S'avançant vers l'homme, Joséphine dégaina une dague coincée dans son étui, soigneusement dissimulée sous son corset qu'elle pointa alors sous sa gorge.

- Et moi qui pensais que toutes vos armes avaient été déposées...Quelle triste image ai-je là ?

- La dernière personne qui m'a retenue captive dans un endroit a fini par perdre la vie, désirez-vous connaître le même sort vieil homme ?

- Vous avez en vous le même feu qui brûla jadis en votre mère. Il n'y a aucun doute là-dessus. Vous êtes bien une Princesse du désert, que vous le vouliez ou non.

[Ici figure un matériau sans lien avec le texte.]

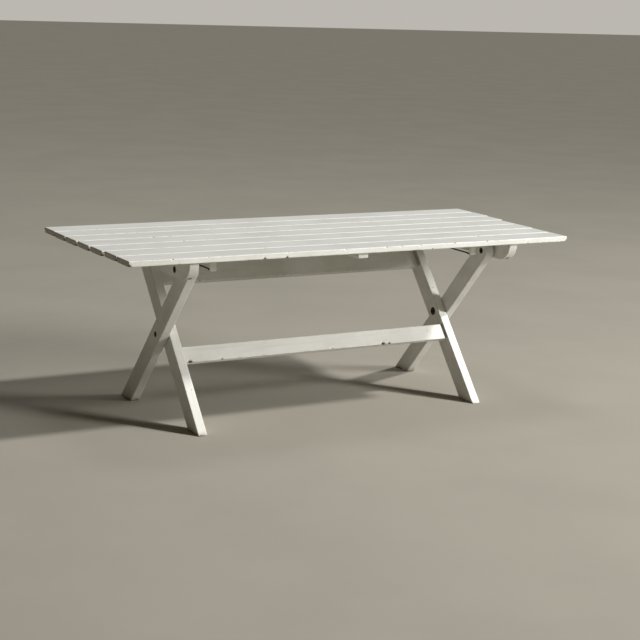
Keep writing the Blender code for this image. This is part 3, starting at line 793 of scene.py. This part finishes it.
def railPlaces(node):
    place, half = boardPlace(node, (1, 0, 0), innerLegFront)
    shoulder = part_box("inner_leg_right")[0].x - touchGap
    tenon = Vector(((half.x - shoulder) + 0.002, half.y - railLook["tenonShoulder"][0],
                    half.z - railLook["tenonShoulder"][1]))
    return place, half, shoulder, tenon


def makeRail(node, name, dents):
    place, half, shoulder, tenon = railPlaces(node)
    body = Vector((shoulder, half.y, half.z))
    bm = blockMesh(body)
    outline = boardOutline(bm)
    lengthwise = [edge for edge in bm.edges if abs(edge.verts[0].co.x - edge.verts[1].co.x) > shoulder]
    bevelEdges(bm, lengthwise, railLook["edgeRound"], 4)
    refineBoard(bm, body, railLook["spacing"])
    wear = {"offset": (1.9, 6.2, 3.8 if dents else 8.8), "scale": 55, "cover": 0.44,
            "depth": railLook["chipDepth"], "dents": dents}
    bm.normal_update()
    for end in (-1, 1):
        tip = blockMesh(((half.x - shoulder) / 2 + 0.0005, tenon.y, tenon.z))
        bmesh.ops.translate(tip, verts=tip.verts, vec=(end * ((half.x + shoulder) / 2 - 0.0005), 0, 0))
        bevelEdges(tip, [edge for edge in tip.edges], 0.0008, 1)
        mesh = toMesh(tip, "tenon")
        bm.from_mesh(mesh)
        bpy.data.meshes.remove(mesh)
    finishBoard(name, bm, place, body, outline, (), wear, railPaint, "inner_frame", [node])


stretcherHalf = railPlaces("lower_stretcher")[1]
stretcherDents = [((x, -stretcherHalf.y, stretcherHalf.z), size) for x, size in railLook["stretcherDents"]]
railSizes = []
for node in ("upper_rail", "lower_stretcher"):
    place, half, shoulder, tenon = railPlaces(node)
    railSizes.append((place, Vector(((half.x - shoulder) / 2 + 0.0015, tenon.y, tenon.z)), half.x + 0.0015))
for name, label, side in sides:
    makeOuterLeg(name, label, side)
    makeInnerLeg(name, label, side, railSizes)
makeRail("upper_rail", "upperRail", [])
makeRail("lower_stretcher", "lowerStretcher", stretcherDents)
print("trestles made")


# Blocks that hold the stays

blockLook = {"edgeRound": 0.002, "spacing": 0.004, "eyeHole": 0.0021, "eyeHoleEnd": 0.0115}


def makeBlock(name, label, side):
    node = f"stay_block_{name}"
    place, half = boardPlace(node, (0, 0, 1), (1, 0, 0))
    bm = blockMesh(half)
    outline = boardOutline(bm)
    bevelEdges(bm, sharpEdges(bm), blockLook["edgeRound"], 3)
    refineBoard(bm, half, blockLook["spacing"])
    hinge = jointPlace[f"stay_swing_{name}"]
    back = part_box(node)[1].y
    cutter = bmesh.new()
    bore = Matrix.Translation((hinge.x, back + 0.002, hinge.z)) @ Matrix.Rotation(pi / 2, 4, "X")
    hole, end = blockLook["eyeHole"], blockLook["eyeHoleEnd"]
    spinProfile(cutter, [(0, 0), (hole, 0), (hole, end), (0, end)], place.inverted() @ bore, 24)
    wear = {"offset": (side * 2.3, 5.1, 6.6), "scale": 60, "cover": 0.34, "depth": 0.0012, "dents": ()}
    finishBoard(f"stayBlock{label}", bm, place, half, outline, boardEnds(half), wear, railPaint,
                "table_top", [node], cutter)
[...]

Aux yeux d'Amir, Joséphine n'avait jamais été aussi belle et aussi dangereuse. Cette impression qu'elle donnait de pouvoir abattre le monde si elle le désirait était pour lui source d'admiration car il n'y a encore pas si longtemps, il la voyait si jeune et si chétive. Mais voilà qu'elle le désarma à bien des égards, et ce, même lors de leur échange musclé et armé. Sa détermination et ses convictions faisaient d'elle la femme la plus redoutable qu'il n'avait jamais connue jusqu'à présent.

Mais le danger, à force d'être trop chatouillé, pouvait provoquer bien des ennuis, et cela, Joséphine l'ignorait grandement.

Elle ignorait que cette arme qu'elle pointait sans penser aux conséquences, les conduirait tous vers une triste et funeste journée.

- Toujours est-il que je n'aurai votre attention qu'à l'instant où vous verrez notre invité. Veuillez accompagner Son Altesse jusqu'aux quartiers de ce dernier, ordonna le vieil homme.

Abaissant son arme, Joséphine garda cette dernière dans sa main avant d'être promptement escortée, disparaissant ainsi du champ de vision et de la portée d'Amir et de Lucien restés et laissés sur place.

- Peut-être sera-t-elle plus prompt à m'écouter après cela ? suggéra-t-il dans un sourire en coin, Je pense qu'elle le sera...En effet.